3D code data

[Start]

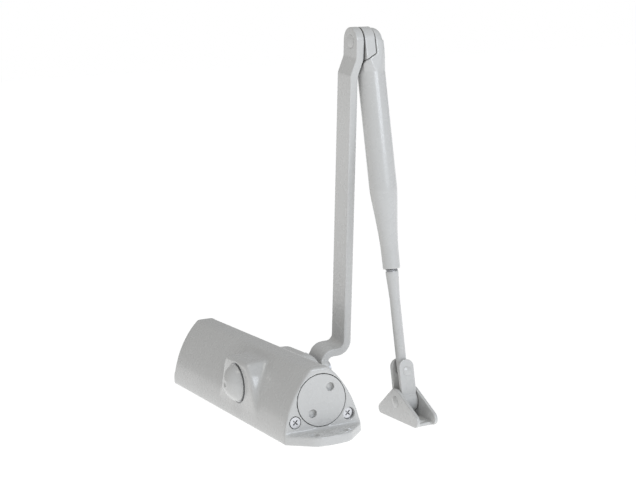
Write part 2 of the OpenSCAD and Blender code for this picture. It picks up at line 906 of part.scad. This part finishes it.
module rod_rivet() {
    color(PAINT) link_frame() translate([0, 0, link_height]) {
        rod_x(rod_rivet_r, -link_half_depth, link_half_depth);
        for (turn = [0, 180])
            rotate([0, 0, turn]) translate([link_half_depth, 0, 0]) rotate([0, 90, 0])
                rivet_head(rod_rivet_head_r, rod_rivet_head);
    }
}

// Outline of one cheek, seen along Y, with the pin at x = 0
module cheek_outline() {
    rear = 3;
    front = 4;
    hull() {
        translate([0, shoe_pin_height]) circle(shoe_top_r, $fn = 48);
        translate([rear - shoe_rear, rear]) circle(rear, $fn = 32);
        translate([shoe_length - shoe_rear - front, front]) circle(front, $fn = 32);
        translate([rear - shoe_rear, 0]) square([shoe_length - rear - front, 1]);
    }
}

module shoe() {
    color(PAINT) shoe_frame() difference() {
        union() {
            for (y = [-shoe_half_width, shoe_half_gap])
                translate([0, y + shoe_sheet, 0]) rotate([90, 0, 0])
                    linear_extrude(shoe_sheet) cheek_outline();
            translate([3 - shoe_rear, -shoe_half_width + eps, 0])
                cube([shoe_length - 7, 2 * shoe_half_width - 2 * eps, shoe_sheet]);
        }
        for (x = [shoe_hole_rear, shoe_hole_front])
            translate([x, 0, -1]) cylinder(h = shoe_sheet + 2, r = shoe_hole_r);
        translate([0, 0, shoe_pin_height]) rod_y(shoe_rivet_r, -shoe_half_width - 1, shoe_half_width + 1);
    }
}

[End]
[Start]

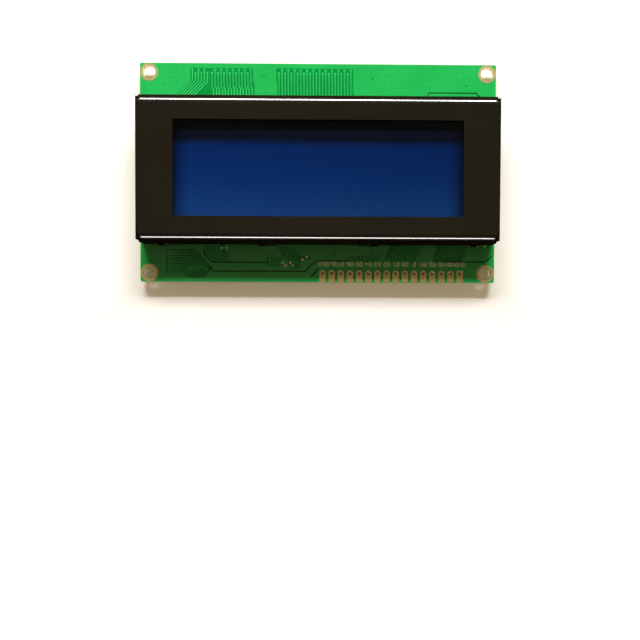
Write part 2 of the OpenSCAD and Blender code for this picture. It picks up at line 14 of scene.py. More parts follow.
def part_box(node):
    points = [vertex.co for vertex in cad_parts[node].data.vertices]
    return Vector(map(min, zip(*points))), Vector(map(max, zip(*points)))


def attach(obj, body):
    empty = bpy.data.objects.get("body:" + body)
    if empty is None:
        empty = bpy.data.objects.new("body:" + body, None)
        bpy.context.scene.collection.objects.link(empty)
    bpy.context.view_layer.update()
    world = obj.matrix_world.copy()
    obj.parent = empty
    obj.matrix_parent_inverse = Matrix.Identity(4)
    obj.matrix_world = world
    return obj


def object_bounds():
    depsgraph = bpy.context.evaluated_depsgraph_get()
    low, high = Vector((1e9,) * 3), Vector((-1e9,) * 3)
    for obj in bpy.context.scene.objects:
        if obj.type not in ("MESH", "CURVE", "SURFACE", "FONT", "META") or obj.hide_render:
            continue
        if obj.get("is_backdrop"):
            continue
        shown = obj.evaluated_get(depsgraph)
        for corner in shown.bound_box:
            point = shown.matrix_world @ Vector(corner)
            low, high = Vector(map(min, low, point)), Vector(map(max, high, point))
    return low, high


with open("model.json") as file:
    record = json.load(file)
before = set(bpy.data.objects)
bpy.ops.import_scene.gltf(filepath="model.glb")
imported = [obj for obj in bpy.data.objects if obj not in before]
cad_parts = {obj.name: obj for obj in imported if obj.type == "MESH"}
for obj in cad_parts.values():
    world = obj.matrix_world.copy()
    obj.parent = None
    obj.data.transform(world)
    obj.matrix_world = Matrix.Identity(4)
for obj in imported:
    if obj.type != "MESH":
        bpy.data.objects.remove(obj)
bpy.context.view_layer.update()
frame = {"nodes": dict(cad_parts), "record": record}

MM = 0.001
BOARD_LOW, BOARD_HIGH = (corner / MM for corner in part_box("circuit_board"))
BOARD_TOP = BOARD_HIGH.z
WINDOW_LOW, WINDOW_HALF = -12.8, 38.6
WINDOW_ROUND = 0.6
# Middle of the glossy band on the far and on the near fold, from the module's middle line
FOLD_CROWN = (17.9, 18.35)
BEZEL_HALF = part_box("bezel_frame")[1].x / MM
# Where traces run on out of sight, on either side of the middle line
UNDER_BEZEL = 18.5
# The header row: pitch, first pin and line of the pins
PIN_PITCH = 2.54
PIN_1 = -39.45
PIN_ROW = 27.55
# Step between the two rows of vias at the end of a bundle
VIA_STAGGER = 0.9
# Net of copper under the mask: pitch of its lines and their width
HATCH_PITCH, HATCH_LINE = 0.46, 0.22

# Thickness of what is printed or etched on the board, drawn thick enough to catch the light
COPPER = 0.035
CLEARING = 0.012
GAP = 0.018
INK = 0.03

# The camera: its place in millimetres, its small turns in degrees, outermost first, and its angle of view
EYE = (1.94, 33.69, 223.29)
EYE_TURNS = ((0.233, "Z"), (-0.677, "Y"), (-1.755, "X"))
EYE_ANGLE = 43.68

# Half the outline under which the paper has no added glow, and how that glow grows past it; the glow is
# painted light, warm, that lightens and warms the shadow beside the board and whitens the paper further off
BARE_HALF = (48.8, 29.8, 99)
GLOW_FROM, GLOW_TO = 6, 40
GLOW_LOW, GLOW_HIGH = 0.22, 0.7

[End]

* _Problem to work on_:
Among the lines of the material, find those that hold the word "Identity" and copy them.

* _Task response_:
    obj.matrix_parent_inverse = Matrix.Identity(4)
    obj.matrix_world = Matrix.Identity(4)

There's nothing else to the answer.